Soliloquies and Monologues

Novel characters who talk to themselves, address the reader, or think in extended passages:

  • Convert to phone calls (the modern soliloquy)
  • Convert to voiceover ONLY if the narrative voice is essential to the story
  • Convert to dialogue with a confidant character
  • Convert to visual behavior that replaces the words entirely

Wit and Literary Wordplay

Clever prose dialogue — puns, allusions, elaborate metaphors — often lands flat when spoken aloud.

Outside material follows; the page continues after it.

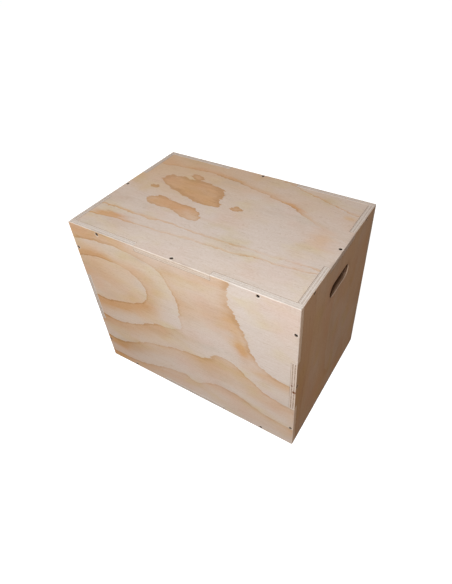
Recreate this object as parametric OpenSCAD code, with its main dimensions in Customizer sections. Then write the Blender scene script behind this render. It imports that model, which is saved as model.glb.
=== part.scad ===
// Plywood jump box that stands at three heights, one for each way up.
// Six panels meet in finger joints, one wide finger and its two neighbours on
// every edge, and a countersunk screw draws each finger down on to the panel
// behind it. Each end panel has a hand slot near the top.
//
// Frame: origin in the middle of the footprint, +X along the length,
// +Y from the front panel to the back, +Z up. Millimetres.

/* [Box] */
// Length of the box, along X
box_w = 762; // [500:1:1000]
// Depth of the box from front to back, along Y
box_d = 508; // [400:1:800]
// Height of the box, along Z
box_h = 610; // [400:1:900]
// Thickness of the plywood
ply_t = 18; // [15:0.5:24]
// Radius sanded on to the outside edges of the box
edge_r = 2; // [0.5:0.25:4]

/* [Finger joints] */
// Share of an edge that its middle finger takes
finger_share = 0.333; // [0.25:0.001:0.45]
// Gap between the sides of two fingers
finger_gap = 0.2; // [0.1:0.05:0.6]

/* [Hand slots] */
// Length of a hand slot, over its round ends
slot_l = 130; // [90:1:160]
// Height of a hand slot
slot_h = 45; // [30:1:60]
// Distance from the top of the box down to the middle of a hand slot
slot_drop = 107; // [75:1:150]
// Radius rounded on to the inner and outer lips of a hand slot
slot_lip_r = 3; // [1:0.5:6]

/* [Screws] */
// Length of a screw
screw_l = 50; // [40:1:60]
// Diameter over the threads
screw_d = 4.2; // [3.5:0.1:5]
// Diameter under the threads
screw_core_d = 3; // [2.2:0.1:3.4]
// Distance from one thread to the next
screw_pitch = 2.6; // [1.5:0.1:3.5]
// Length of the point
screw_tip_l = 5; // [3:0.5:8]
// Length from the head to the first thread, head included
screw_plain_l = 20; // [10:1:25]
// Diameter of the head
head_d = 8.4; // [7:0.1:10]
// Depth of the head, from its face to the shank
head_h = 3.4; // [2.5:0.1:4.5]
// Height of the straight rim round the head
head_rim_h = 0.5; // [0.2:0.1:1]
// Width of one arm of the cross recess in the head
recess_w = 1.1; // [0.8:0.1:1.5]
// Length of the cross recess, from end to end
recess_l = 4.6; // [3:0.1:5.5]
// Depth of the cross recess
recess_h = 2.4; // [1.5:0.1:3]
// Depth that a head sits below the face of its panel
head_sink = 0.8; // [0.3:0.1:1.5]
// Distance from the end of an edge to its outer screw, as a share of that edge
screw_end_share = 0.15; // [0.1:0.01:0.25]

/* [Hidden] */
$fn = 64;
ply_colour = "burlywood";
screw_colour = "dimgray";

// Reach past a surface, so that a cut leaves no skin
past = 1;

// A screw stands in the middle of the thickness of the panel that it enters
screw_edge = ply_t / 2;

// Room round a screw's head and round its threads, on the diameter
head_room = 0.6;
thread_room = 0.3;
head_cut_d = head_d + head_room;
screw_hole_d = screw_d + thread_room;
thread_n = floor((screw_l - screw_plain_l - screw_tip_l) / screw_pitch);

// One row for each face of the box: its name, its half sizes, the faces at its
// two ends and the screws beside each, the faces at its two sides and the screws
// beside each. A pair of screws holds two end fingers, and one a middle finger.
FACES = [
    ["front", [box_w, box_h] / 2, ["left", "right"], 2, ["bottom", "top"], 2],
    ["back", [box_w, box_h] / 2, ["left", "right"], 2, ["bottom", "top"], 2],
    ["left", [box_d, box_h] / 2, ["front", "back"], 1, ["bottom", "top"], 2],
    ["right", [box_d, box_h] / 2, ["front", "back"], 1, ["bottom", "top"], 2],
    ["bottom", [box_w, box_d] / 2, ["left", "right"], 1, ["front", "back"], 1],
    ["top", [box_w, box_d] / 2, ["left", "right"], 1, ["front", "back"], 1]
];

// Places along an edge of the given half length
function spread(half, count) =
    count == 1 ? [0] : [-half, half] * (1 - 2 * screw_end_share);

function set_name(face, beside, count) =
    str(count == 1 ? "screw_" : "screws_", face, "_", beside);

// Screw sets: node name, face that the heads are in, panel that the screws
// enter, and the place of each screw on the face
SCREW_SETS = [
    for (f = FACES, k = [0, 1])
        let (side = 2 * k - 1)
            each [
                [
                    set_name(f[0], f[2][k], f[3]), f[0], f[2][k],
                    [for (v = spread(f[1].y, f[3])) [side * (f[1].x - screw_edge), v]]
                ],
                [
                    set_name(f[0], f[4][k], f[5]), f[0], f[4][k],
                    [for (u = spread(f[1].x, f[5])) [u, side * (f[1].y - screw_edge)]]
                ]
            ]
];

PANELS = [
    "front_panel", "back_panel", "left_panel", "right_panel", "bottom_panel", "top_panel"
];

// Puts its children on a face of the box, with their z = 0 on the face and +z
// out of the box. Opposite faces are mirror images.
module on_face(face) {
    translate([0, 0, box_h / 2])
        if (face == "front")
            rotate([90, 0, 0]) translate([0, 0, box_d / 2]) children();
        else if (face == "back")
            mirror([0, 1, 0]) rotate([90, 0, 0]) translate([0, 0, box_d / 2]) children();
        else if (face == "right")
            rotate([90, 0, 90]) translate([0, 0, box_w / 2]) children();
        else if (face == "left")
            mirror([1, 0, 0]) rotate([90, 0, 90]) translate([0, 0, box_w / 2]) children();
        else if (face == "top")
            translate([0, 0, box_h / 2]) children();
        else
            mirror([0, 0, 1]) translate([0, 0, box_h / 2]) children();
}

// Rectangle with rounded corners
module eased_rect(size, r) {
    square(size - [2 * r, 0], center = true);
    square(size - [0, 2 * r], center = true);
    for (x = [-1, 1], y = [-1, 1])
        translate([x * (size.x / 2 - r), y * (size.y / 2 - r)]) circle(r);
}

// Outside of the whole box, which rounds the panels' outer edges
module box_outside() {
    translate([0, 0, box_h / 2])
        intersection() {
            linear_extrude(box_h, center = true) eased_rect([box_w, box_d], edge_r);
            rotate([90, 0, 0])
                linear_extrude(box_d, center = true) eased_rect([box_w, box_h], edge_r);
            rotate([90, 0, 90])
                linear_extrude(box_w, center = true) eased_rect([box_d, box_h], edge_r);
        }
}

// Outline of a front or back panel: the full size of the box, with the middle of
// each edge cut away for a neighbour's middle finger
module front_outline() {
    difference() {
        square([box_w, box_h], center = true);
        for (s = [-1, 1]) {
            translate([0, s * box_h / 2])
                square([box_w * finger_share + finger_gap, 2 * ply_t], center = true);
            translate([s * box_w / 2, 0])
                square([2 * ply_t, box_h * finger_share + finger_gap], center = true);
        }
    }
}

// Outline of an end panel: it stands between the front and the back, its middle
// fingers come through them, and its top and bottom are cut away in the middle
module end_outline() {
    difference() {
        square([box_d - 2 * ply_t, box_h], center = true);
        for (s = [-1, 1])
            translate([0, s * box_h / 2])
                square([box_d * finger_share + finger_gap, 2 * ply_t], center = true);
    }
    square([box_d, box_h * finger_share - finger_gap], center = true);
}

// Outline of the top or bottom panel: it lies within the four walls, with a
// middle finger through each of them
module top_outline() {
    square([box_w - 2 * ply_t, box_d - 2 * ply_t], center = true);
    square([box_w * finger_share - finger_gap, box_d], center = true);
    square([box_w, box_d * finger_share - finger_gap], center = true);
}

// Half of a hand slot's section: across from its middle, and through the wood
module slot_section() {
    difference() {
        translate([0, -ply_t - past])
            square([slot_h / 2 + slot_lip_r, ply_t + 2 * past]);
        translate([slot_h / 2 + ply_t / 2, -ply_t / 2])
            eased_rect([ply_t, ply_t], slot_lip_r);
    }
}

// Opening of a hand slot, with rounded lips and round ends
module slot_opening() {
    straight = slot_l - slot_h;
    for (s = [-1, 1])
        translate([s * straight / 2, 0, 0]) rotate_extrude() slot_section();
    rotate([90, 0, 90])
        linear_extrude(straight, center = true) {
            slot_section();
            mirror([1, 0]) slot_section();
        }
}

// Bore and countersink for one screw, from the face of the panel inwards
module screw_hole() {
    translate([0, 0, -screw_l - head_sink - past])
        cylinder(h = screw_l + head_sink + 2 * past, d = screw_hole_d);
    translate([0, 0, -head_sink - head_rim_h])
        cylinder(h = head_sink + head_rim_h + past, d = head_cut_d);
    translate([0, 0, -head_sink - head_h])
        cylinder(h = head_h - head_rim_h, d1 = screw_hole_d, d2 = head_cut_d);
}

// Panel with its outer side on a face of the box, drilled for its own screws
// and for those that enter its edges
module panel(face) {
    difference() {
        intersection() {
            on_face(face) translate([0, 0, -ply_t]) linear_extrude(ply_t) children();
            box_outside();
        }
        for (s = SCREW_SETS)
            if (s[1] == face || s[2] == face)
                on_face(s[1])
                    for (p = s[3])
                        translate([p.x, p.y, 0]) screw_hole();
    }
}

// Outline of half a screw, turned about its axis: head, plain shank, threads, point
module screw_section() {
    thread_top = -screw_l + screw_tip_l + thread_n * screw_pitch;
    polygon(concat(
        [[0, 0], [head_d / 2, 0], [head_d / 2, -head_rim_h], [screw_d / 2, -head_h]],
        [[screw_d / 2, thread_top]],
        [
            for (i = [0:thread_n - 1])
                each [
                    [screw_core_d / 2, thread_top - (i + 0.25) * screw_pitch],
                    [screw_core_d / 2, thread_top - (i + 0.7) * screw_pitch],
                    [screw_d / 2, thread_top - (i + 1) * screw_pitch]
                ]
        ],
        [[0, -screw_l]]
    ));
}

// Countersunk wood screw with a cross recess, its head in the plane z = 0
module screw() {
    difference() {
        rotate_extrude($fn = 32) screw_section();
        for (a = [0, 90])
            rotate([0, 0, a])
                translate([-recess_w / 2, -recess_l / 2, -recess_h])
                    cube([recess_w, recess_l, recess_h + past]);
    }
}

module front_panel() {
    color(ply_colour) panel("front") front_outline();
}

module back_panel() {
    color(ply_colour) panel("back") front_outline();
}

module left_panel() {
    color(ply_colour) end_panel("left");
}

module right_panel() {
    color(ply_colour) end_panel("right");
}

module bottom_panel() {
    color(ply_colour) panel("bottom") top_outline();
}

module top_panel() {
    color(ply_colour) panel("top") top_outline();
}

// End panel with its hand slot
module end_panel(face) {
    difference() {
        panel(face) end_outline();
        on_face(face) translate([0, box_h / 2 - slot_drop, 0]) slot_opening();
    }
}

// The screws of one row of SCREW_SETS
module screw_set(s) {
    color(screw_colour)
        on_face(s[1])
            for (p = s[3])
                translate([p.x, p.y, -head_sink]) screw();
}

front_panel();
back_panel();
left_panel();
right_panel();
bottom_panel();
top_panel();
for (s = SCREW_SETS)
    screw_set(s);
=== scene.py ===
import math

import bmesh
import bpy
from mathutils import Matrix, Quaternion, Vector, noise


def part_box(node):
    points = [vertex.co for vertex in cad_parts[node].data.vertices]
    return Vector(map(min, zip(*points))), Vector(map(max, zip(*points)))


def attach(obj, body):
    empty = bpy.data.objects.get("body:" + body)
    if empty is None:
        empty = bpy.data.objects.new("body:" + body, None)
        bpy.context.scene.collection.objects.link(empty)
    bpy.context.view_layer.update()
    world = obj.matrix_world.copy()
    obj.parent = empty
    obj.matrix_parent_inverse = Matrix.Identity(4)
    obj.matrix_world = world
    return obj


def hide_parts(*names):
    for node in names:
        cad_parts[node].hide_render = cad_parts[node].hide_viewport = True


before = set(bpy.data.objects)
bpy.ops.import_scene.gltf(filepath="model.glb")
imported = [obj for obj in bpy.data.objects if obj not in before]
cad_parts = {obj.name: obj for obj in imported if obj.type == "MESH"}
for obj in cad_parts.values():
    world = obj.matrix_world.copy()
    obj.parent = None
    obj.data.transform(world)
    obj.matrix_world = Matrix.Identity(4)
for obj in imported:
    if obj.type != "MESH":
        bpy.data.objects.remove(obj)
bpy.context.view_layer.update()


# ---------------------------------------------------------------- camera
# A hand-held view from above the corner between the front and the right end,
# with the camera a little tilted.
CAMERA_AT = Vector((0.667, -0.927, 1.344))
CAMERA_AIM = Vector((0.056, 0.007, 0.305))
CAMERA_TILT = math.radians(-2.94)
SENSOR_MM = 36.0
LENS_MM = 27.8
LENS_SHIFT = (-0.0303, 0.0012)

camera_data = bpy.data.cameras.new("camera")
camera_data.sensor_width = SENSOR_MM
camera_data.lens = LENS_MM
camera_data.shift_x, camera_data.shift_y = LENS_SHIFT
camera = bpy.data.objects.new("camera", camera_data)
camera.location = CAMERA_AT
camera.rotation_mode = "QUATERNION"
looking = (CAMERA_AIM - CAMERA_AT).to_track_quat("-Z", "Y")
camera.rotation_quaternion = looking @ Quaternion((0, 0, 1), CAMERA_TILT)
bpy.context.scene.collection.objects.link(camera)
bpy.context.scene.camera = camera


# ---------------------------------------------------------------- studio
# A wide sheet of white paper, bright enough to merge with the white behind it. It throws
# no light back on to the box, so that the shaded end stays in shade.
FLOOR_REACH = 30.0
FLOOR_DROP = 0.0005
PAPER_WHITE = (0.80, 0.80, 0.80, 1.0)
PAPER_GLOW = (0.832, 0.891, 0.930, 1.0)
ROOM_TINT = (1.0, 0.65, 0.42, 1)
ROOM_STRENGTH = 0.21

floor_mesh = bpy.data.meshes.new("floor")
floor_corners = [
    (x * FLOOR_REACH, y * FLOOR_REACH, -FLOOR_DROP)
    for x, y in ((-1, -1), (1, -1), (1, 1), (-1, 1))
]
floor_mesh.from_pydata(floor_corners, [], [(0, 1, 2, 3)])
floor = bpy.data.objects.new("floor", floor_mesh)
bpy.context.scene.collection.objects.link(floor)
floor.visible_diffuse = False
floor.visible_glossy = False

paper = bpy.data.materials.new("white_paper")
paper.use_nodes = True
paper_shader = paper.node_tree.nodes["Principled BSDF"]
paper_shader.inputs["Base Color"].default_value = PAPER_WHITE
paper_shader.inputs["Roughness"].default_value = 0.9
paper_shader.inputs["Emission Color"].default_value = PAPER_GLOW
paper_shader.inputs["Emission Strength"].default_value = 1.0
floor_mesh.materials.append(paper)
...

  • Keep only the sharpest lines. If a character has ten witty remarks in a scene, keep three.
  • Test dialogue by reading it aloud. If it sounds like writing rather than speech, rewrite it.
  • Remember that an actor's timing can make a simple line funnier than a complex joke on the page.

Anti-Patterns

  • On-the-nose dialogue: Characters stating their emotions, motivations, or the theme directly. "I'm scared because this reminds me of my father's abandonment."
  • Identical voices: Every character speaks with the same vocabulary, rhythm, and style — which is usually the screenwriter's own voice.
  • Excessive profanity as shortcut: Using profanity to make dialogue feel "real" without actually crafting real-sounding speech patterns.
  • The Recap Conversation: Characters discussing events the audience just watched. "Can you believe what happened at the party?"
  • Perfectly articulate emotion: Real people, in moments of extreme emotion, become LESS articulate, not more. A character delivering a perfect speech while supposedly devastated rings false.

The ultimate test of adapted dialogue: does it sound like a human being spoke it in the heat of a moment, or does it sound like a writer crafted it at a desk? The best screen dialogue feels like life caught on microphone. The novelist's art is visible craft. The screenwriter's art is invisible craft.